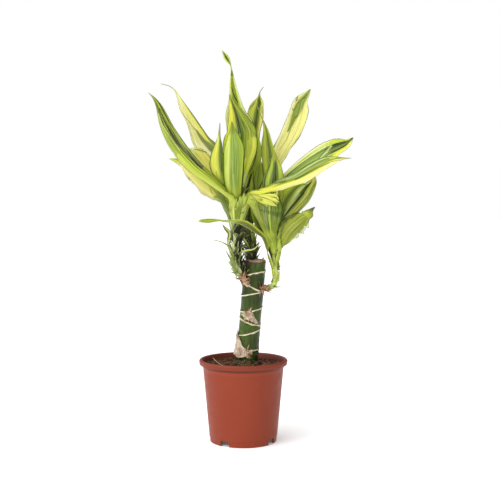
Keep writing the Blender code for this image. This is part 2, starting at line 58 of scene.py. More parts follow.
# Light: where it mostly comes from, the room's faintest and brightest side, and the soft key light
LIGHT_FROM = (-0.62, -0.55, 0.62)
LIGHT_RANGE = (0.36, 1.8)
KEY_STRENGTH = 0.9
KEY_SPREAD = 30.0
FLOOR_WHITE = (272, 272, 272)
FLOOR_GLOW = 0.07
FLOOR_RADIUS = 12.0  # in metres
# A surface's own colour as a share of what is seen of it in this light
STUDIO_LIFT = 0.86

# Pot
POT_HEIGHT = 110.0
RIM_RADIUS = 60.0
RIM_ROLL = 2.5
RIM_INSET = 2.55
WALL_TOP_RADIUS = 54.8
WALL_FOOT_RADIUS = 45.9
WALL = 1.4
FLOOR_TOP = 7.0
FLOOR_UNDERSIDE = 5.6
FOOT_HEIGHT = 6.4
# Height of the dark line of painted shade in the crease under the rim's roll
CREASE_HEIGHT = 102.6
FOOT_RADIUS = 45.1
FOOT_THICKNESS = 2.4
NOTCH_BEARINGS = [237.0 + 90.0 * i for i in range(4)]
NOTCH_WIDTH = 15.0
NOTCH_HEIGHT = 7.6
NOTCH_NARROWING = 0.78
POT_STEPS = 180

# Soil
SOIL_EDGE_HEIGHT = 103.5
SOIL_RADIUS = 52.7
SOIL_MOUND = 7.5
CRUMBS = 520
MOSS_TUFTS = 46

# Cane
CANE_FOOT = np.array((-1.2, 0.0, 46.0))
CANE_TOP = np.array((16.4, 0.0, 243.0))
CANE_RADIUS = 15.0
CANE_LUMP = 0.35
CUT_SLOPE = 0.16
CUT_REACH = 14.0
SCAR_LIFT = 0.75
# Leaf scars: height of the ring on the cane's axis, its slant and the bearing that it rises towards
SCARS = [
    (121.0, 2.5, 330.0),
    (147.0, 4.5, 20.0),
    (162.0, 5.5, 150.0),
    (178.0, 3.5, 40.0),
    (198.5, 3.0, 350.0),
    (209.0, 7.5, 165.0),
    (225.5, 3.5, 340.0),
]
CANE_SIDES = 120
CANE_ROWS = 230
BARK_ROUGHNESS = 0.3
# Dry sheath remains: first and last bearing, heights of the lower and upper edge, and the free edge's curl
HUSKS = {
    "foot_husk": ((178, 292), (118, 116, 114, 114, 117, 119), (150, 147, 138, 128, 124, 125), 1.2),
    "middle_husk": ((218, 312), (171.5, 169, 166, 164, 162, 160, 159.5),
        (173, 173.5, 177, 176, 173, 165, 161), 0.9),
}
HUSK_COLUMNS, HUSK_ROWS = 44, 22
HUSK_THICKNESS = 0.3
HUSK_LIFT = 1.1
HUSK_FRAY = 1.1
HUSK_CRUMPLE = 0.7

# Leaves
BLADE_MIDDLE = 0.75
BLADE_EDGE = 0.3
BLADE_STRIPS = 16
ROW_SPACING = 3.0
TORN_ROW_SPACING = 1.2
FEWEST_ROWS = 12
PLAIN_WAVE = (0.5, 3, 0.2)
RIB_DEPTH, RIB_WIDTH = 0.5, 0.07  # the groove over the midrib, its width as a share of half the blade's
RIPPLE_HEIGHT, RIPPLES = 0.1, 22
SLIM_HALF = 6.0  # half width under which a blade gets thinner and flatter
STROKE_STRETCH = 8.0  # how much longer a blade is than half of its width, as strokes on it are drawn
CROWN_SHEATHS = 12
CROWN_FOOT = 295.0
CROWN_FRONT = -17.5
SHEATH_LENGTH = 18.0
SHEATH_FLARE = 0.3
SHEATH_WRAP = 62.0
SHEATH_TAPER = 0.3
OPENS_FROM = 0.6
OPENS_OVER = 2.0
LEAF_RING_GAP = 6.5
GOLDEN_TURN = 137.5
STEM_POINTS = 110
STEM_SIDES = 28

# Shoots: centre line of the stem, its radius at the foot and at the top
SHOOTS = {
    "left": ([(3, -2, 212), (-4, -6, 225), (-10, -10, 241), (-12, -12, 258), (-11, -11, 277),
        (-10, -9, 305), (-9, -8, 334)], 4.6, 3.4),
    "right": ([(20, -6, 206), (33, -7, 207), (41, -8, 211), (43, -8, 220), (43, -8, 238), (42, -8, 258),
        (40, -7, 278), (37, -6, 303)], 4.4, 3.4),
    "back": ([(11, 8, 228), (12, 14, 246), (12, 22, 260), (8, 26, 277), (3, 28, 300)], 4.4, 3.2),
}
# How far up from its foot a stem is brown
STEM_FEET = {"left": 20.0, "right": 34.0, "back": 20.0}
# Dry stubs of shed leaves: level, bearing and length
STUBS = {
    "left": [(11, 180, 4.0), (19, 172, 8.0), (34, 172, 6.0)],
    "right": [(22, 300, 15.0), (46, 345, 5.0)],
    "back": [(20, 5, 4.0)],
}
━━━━
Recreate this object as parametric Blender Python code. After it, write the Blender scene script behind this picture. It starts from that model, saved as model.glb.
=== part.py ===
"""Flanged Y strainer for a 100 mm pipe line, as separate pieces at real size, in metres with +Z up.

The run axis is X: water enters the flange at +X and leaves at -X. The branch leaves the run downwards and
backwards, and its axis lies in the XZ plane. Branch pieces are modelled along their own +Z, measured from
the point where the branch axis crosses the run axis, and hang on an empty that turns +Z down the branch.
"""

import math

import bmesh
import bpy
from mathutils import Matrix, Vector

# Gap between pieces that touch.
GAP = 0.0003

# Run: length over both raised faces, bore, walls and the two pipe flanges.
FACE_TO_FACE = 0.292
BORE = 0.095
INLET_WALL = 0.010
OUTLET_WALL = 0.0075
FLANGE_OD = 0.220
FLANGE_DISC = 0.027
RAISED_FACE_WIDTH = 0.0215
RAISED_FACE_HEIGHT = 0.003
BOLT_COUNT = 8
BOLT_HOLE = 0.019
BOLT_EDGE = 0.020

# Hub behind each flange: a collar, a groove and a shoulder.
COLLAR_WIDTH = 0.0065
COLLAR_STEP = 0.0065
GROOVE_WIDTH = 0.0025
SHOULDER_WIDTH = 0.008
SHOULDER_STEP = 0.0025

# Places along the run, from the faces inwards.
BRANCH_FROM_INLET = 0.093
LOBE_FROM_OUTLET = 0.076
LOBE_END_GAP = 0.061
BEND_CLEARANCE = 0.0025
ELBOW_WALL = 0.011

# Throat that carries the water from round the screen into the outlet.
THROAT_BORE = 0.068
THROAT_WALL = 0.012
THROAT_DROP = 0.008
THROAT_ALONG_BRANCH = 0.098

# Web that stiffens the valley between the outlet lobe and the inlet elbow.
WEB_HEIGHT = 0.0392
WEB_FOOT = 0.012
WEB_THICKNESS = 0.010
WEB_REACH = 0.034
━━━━
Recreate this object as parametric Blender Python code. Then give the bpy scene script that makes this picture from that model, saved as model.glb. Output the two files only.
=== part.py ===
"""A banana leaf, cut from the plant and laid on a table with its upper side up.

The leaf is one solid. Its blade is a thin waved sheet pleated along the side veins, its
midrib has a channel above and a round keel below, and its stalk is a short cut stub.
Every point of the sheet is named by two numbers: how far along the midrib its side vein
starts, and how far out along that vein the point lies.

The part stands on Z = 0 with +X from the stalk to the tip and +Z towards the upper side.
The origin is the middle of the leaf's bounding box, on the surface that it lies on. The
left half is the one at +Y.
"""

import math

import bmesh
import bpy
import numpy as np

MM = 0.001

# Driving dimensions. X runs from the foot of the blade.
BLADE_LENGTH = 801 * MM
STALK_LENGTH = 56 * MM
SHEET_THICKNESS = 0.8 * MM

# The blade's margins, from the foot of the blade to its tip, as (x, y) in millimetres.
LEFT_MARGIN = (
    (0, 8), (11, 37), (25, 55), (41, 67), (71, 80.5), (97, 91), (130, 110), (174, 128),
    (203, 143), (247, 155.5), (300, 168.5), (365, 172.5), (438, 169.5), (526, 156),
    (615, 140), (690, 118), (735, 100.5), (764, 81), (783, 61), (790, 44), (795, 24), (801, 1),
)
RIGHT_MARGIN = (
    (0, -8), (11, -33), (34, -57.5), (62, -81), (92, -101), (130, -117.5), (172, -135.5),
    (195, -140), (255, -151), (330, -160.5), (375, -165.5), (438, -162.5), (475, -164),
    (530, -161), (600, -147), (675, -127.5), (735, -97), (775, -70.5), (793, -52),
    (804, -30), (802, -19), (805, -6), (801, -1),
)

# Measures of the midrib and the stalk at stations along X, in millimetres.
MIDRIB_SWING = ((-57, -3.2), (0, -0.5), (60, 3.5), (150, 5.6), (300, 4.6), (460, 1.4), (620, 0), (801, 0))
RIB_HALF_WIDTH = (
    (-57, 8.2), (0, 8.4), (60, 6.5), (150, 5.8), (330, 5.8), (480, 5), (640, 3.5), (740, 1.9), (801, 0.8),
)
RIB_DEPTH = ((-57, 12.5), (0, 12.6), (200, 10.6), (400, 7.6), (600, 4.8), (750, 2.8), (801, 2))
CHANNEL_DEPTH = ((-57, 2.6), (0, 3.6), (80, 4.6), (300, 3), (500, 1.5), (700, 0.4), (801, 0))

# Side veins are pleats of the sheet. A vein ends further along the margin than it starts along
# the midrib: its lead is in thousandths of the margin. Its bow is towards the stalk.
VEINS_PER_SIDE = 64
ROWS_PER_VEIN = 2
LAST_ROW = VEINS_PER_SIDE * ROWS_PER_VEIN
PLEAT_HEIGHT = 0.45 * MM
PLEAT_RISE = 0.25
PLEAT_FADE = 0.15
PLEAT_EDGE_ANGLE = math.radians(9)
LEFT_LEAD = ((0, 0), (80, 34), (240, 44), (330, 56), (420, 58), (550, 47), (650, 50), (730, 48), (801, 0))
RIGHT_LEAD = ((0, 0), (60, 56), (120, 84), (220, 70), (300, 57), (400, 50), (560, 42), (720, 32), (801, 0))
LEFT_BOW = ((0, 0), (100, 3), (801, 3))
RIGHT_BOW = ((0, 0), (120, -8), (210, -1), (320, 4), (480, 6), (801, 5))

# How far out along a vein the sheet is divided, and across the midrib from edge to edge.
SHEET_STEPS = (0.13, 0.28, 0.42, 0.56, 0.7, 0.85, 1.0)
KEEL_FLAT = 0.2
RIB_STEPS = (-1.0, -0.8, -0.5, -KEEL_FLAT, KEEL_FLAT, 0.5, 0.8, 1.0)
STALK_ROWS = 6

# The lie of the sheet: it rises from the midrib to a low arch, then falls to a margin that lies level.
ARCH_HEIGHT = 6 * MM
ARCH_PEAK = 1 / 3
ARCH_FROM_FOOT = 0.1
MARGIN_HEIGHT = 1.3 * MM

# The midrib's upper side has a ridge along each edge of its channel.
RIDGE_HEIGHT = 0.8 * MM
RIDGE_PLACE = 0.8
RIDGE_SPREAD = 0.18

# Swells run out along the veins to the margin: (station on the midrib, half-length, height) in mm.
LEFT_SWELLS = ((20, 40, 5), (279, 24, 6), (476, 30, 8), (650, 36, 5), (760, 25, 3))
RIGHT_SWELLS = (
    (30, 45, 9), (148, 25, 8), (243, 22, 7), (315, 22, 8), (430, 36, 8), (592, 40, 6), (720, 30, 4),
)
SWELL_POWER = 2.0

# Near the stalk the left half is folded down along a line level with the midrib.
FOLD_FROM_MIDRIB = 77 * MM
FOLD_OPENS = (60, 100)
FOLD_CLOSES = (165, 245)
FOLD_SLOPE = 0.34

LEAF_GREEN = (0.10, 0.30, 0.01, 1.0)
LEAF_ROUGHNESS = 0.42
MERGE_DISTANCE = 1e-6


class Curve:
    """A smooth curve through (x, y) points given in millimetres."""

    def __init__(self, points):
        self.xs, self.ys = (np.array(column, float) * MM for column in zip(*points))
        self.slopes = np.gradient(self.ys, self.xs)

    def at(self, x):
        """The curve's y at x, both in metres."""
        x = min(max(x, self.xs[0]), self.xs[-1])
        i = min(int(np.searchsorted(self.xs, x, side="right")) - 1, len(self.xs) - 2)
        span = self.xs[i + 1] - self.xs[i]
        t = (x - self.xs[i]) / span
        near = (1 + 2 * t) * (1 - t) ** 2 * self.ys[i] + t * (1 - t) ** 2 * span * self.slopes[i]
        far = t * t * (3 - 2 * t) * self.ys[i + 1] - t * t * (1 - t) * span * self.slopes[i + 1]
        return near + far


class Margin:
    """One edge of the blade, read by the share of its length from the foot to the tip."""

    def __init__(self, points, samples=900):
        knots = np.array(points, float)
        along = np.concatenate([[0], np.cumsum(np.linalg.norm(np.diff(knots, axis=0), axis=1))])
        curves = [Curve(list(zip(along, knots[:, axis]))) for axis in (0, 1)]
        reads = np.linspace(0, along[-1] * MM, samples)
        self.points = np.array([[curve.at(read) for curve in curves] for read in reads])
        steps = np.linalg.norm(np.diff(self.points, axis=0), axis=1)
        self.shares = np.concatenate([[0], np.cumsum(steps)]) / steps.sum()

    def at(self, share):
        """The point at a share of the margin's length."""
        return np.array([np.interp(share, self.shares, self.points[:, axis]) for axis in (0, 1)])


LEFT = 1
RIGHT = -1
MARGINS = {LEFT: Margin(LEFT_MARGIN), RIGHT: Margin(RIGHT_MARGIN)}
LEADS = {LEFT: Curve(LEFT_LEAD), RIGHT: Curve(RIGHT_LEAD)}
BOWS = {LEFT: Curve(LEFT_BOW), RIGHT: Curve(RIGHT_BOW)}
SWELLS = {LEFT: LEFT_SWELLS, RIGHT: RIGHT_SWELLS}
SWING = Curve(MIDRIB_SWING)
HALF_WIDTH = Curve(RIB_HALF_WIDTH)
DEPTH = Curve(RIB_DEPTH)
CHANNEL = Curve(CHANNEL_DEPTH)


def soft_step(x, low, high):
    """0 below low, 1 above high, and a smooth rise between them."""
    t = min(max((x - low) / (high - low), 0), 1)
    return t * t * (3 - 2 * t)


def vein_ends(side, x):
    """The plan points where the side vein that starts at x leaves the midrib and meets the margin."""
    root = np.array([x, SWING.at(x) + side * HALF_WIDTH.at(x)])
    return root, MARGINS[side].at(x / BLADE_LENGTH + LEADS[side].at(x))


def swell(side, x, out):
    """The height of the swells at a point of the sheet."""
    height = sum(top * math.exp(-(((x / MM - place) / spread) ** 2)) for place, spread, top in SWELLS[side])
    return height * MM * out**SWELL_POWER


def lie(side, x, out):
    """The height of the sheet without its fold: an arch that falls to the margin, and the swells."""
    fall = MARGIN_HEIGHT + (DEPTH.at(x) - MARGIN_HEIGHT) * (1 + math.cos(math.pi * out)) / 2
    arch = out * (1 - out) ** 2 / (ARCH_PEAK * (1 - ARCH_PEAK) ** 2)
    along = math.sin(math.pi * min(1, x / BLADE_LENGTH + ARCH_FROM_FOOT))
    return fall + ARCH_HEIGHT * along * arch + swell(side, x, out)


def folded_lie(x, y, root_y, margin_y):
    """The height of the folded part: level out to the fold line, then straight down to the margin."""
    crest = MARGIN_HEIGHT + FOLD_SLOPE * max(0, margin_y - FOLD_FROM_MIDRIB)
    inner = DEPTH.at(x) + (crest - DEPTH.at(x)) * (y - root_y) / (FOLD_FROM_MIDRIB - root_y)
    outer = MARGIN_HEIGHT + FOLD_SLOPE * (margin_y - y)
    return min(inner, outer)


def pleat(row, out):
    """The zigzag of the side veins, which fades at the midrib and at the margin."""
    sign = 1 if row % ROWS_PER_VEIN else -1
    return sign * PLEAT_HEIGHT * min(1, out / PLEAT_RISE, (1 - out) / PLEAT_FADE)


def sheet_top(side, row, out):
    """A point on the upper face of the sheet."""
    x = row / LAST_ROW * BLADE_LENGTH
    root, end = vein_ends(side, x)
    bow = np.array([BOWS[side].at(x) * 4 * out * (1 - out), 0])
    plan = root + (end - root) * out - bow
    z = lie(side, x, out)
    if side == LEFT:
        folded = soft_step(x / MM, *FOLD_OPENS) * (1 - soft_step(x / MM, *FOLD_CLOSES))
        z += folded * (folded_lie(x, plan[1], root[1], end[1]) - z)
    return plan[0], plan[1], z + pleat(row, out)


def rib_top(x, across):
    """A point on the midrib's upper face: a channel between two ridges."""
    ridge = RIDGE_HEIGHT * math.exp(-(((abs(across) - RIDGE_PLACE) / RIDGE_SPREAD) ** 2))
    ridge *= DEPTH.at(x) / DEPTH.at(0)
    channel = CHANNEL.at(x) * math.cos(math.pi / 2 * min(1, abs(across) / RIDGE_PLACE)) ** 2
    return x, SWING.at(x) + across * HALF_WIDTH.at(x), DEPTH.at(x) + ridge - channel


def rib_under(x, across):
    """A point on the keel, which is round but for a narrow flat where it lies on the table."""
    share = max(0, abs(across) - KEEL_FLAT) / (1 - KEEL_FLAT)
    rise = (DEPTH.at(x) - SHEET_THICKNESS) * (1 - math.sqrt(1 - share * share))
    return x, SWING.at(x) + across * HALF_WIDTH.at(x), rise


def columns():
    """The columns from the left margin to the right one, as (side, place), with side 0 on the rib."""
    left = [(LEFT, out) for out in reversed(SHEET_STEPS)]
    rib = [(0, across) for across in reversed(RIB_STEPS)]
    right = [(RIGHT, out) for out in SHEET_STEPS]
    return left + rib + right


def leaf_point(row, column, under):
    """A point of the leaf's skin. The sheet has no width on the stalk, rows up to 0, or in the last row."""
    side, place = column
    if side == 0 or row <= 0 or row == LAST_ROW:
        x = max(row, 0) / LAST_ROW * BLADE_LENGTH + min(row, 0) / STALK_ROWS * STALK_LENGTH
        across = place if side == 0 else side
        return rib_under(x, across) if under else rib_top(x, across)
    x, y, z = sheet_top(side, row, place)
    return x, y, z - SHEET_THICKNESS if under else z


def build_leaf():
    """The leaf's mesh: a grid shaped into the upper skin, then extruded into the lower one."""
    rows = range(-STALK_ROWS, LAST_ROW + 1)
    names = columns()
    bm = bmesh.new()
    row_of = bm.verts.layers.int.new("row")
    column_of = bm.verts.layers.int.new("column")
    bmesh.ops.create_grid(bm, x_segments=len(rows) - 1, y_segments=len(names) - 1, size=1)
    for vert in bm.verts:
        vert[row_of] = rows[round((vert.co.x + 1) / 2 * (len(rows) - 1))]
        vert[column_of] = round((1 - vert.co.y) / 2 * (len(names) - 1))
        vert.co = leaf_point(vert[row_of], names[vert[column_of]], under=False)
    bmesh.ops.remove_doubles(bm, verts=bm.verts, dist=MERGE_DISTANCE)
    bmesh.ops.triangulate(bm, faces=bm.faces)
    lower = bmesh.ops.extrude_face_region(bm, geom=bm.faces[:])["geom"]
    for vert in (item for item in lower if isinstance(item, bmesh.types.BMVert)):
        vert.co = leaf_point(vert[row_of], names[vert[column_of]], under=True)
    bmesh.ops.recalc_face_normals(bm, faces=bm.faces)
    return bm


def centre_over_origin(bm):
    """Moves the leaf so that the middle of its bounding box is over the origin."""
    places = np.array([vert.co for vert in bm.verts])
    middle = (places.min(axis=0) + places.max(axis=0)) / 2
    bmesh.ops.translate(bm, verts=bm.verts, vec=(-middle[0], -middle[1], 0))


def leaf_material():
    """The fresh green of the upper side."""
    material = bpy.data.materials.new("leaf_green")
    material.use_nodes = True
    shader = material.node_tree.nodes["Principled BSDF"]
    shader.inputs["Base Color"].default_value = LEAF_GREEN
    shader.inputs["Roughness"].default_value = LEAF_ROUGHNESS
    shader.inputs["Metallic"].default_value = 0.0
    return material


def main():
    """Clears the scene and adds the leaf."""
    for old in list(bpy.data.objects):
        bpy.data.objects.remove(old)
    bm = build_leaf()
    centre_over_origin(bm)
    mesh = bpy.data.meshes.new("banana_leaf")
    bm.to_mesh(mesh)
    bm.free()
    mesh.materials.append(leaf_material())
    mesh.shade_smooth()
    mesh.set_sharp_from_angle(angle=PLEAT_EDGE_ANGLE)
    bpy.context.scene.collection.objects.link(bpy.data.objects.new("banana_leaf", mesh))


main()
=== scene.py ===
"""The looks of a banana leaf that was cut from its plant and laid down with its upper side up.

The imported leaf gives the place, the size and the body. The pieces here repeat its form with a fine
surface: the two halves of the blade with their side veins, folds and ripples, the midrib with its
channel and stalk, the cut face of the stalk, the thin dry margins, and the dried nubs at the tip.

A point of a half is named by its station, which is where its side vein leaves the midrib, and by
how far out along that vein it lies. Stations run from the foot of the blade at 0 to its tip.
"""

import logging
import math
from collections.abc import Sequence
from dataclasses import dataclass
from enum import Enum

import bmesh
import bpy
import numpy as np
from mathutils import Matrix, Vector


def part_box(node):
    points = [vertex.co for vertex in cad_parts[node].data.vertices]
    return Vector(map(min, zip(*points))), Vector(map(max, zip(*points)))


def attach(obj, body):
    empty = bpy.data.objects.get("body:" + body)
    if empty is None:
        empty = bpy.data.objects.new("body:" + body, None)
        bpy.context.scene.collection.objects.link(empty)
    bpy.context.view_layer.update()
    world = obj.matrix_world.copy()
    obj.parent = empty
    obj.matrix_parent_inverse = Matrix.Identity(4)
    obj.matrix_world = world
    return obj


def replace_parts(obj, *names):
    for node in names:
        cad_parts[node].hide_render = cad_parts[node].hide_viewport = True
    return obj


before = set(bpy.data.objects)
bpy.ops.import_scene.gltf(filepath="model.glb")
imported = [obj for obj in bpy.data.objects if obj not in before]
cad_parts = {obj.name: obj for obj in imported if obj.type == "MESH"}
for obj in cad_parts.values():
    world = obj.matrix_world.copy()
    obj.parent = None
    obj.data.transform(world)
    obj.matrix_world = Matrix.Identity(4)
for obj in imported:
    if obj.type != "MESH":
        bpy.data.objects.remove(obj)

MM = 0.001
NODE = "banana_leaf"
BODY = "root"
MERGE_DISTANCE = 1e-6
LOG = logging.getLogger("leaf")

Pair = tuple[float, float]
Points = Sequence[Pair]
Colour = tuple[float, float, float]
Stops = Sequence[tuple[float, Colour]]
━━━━
# REQUEST
Return exactly, and only, the lines from the one containing "mesh.materials.append(leaf_material())" down to the one containing "points = [vertex.co", with both of those lines included.

# ANSWER FOR THE TASK
    mesh.materials.append(leaf_material())
    mesh.shade_smooth()
    mesh.set_sharp_from_angle(angle=PLEAT_EDGE_ANGLE)
    bpy.context.scene.collection.objects.link(bpy.data.objects.new("banana_leaf", mesh))


main()
=== scene.py ===
"""The looks of a banana leaf that was cut from its plant and laid down with its upper side up.

The imported leaf gives the place, the size and the body. The pieces here repeat its form with a fine
surface: the two halves of the blade with their side veins, folds and ripples, the midrib with its
channel and stalk, the cut face of the stalk, the thin dry margins, and the dried nubs at the tip.

A point of a half is named by its station, which is where its side vein leaves the midrib, and by
how far out along that vein it lies. Stations run from the foot of the blade at 0 to its tip.
"""

import logging
import math
from collections.abc import Sequence
from dataclasses import dataclass
from enum import Enum

import bmesh
import bpy
import numpy as np
from mathutils import Matrix, Vector


def part_box(node):
    points = [vertex.co for vertex in cad_parts[node].data.vertices]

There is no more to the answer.